People-based marketing

On the digital side, various players are looking at how data can be more accurate, transparent and scalable.

Lotame’s Lewellyn called out the bigger presence of ad tech companies at the event compared with a few years ago. This points to technology’s promise of efficiently merging different datasets so as to connect online impressions to an individual’s offline behavior, an approach often referred to as people-based marketing.

“People-based marketing is the new version of omnichannel marketing,” Lewellyn told Marketing Dive. “It is the ability to resolve who you have reached down to an individual level when going through a DMP.

“This means you can start thinking about messaging frequency and capping as well as purposefully retargeting,” she added. “The trick is to really make it work.”

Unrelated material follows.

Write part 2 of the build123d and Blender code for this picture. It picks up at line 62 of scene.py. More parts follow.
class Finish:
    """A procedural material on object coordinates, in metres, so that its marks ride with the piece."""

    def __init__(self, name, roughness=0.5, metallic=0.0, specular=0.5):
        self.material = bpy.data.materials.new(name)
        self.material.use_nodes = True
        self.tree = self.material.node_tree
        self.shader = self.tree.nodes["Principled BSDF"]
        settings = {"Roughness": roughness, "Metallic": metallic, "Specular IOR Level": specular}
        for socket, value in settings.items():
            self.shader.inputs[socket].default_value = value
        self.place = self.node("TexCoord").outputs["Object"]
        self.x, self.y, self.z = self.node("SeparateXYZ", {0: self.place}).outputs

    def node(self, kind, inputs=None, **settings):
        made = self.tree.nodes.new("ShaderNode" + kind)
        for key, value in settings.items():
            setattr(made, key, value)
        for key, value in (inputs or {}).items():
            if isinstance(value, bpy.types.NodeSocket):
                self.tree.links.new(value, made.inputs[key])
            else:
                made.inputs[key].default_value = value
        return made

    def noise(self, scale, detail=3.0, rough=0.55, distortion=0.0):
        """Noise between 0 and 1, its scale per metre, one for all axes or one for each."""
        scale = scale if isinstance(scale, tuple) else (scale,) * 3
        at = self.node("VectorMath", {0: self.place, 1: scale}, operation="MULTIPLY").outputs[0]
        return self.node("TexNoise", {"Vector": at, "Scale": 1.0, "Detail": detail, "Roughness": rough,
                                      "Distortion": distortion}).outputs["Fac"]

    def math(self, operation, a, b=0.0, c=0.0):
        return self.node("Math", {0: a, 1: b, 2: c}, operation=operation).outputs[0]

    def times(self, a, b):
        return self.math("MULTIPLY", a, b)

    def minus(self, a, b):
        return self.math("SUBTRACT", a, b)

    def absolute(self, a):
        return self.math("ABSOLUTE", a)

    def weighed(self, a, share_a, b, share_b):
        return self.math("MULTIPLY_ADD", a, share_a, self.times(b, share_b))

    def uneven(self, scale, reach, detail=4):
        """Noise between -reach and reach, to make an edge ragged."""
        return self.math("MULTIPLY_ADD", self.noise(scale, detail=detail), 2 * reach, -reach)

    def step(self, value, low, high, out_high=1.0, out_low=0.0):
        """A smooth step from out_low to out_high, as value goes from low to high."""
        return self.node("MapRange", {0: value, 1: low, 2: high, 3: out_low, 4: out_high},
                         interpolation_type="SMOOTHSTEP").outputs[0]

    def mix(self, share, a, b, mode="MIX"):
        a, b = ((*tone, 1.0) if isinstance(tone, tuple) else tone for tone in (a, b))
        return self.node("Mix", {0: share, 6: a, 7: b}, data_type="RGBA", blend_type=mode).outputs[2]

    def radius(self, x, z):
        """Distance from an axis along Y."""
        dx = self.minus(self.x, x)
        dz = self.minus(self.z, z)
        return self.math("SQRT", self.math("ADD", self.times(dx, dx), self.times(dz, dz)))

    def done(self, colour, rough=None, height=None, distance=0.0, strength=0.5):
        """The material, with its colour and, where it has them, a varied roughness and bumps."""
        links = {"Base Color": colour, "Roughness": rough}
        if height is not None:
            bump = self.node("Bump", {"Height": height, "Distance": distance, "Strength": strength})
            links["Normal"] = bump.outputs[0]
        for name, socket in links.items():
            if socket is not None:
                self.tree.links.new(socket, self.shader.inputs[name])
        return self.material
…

As data crunching becomes automated through DMPs and ad-buying goes through a similar process with DSPs, some small studies are being scaled up to fit a broad strategy, which can muddy the picture, per Lewellyn. Rather than trying to fit methodology to technology, some are looking at ways to scale up measurement methodology. One such company is Survata, which works with online publishers to validate their segmented audiences by leveraging surveys and control groups created from programmatic platforms.

Navigating the fog

While data experts simultaneously pursue a cross-channel solution and address channel-specific challenges, confusion is likely to continue for marketers.

“If we’re still doing C7 in 10 years, then we need to be shot,” GroupM’s Gaffney said. “If we can, we need to say, here’s where we can be in a year, which will help us out and give everybody time to manage that change.”

The key for brands hoping to navigate through the fog of multiple solutions and a lack of transparency is being open to change, Gaffney later said.

“Don’t’ be tied to legacy business. It is all going to change, if you are stuck in that legacy business, you are going to be in trouble,” he insisted.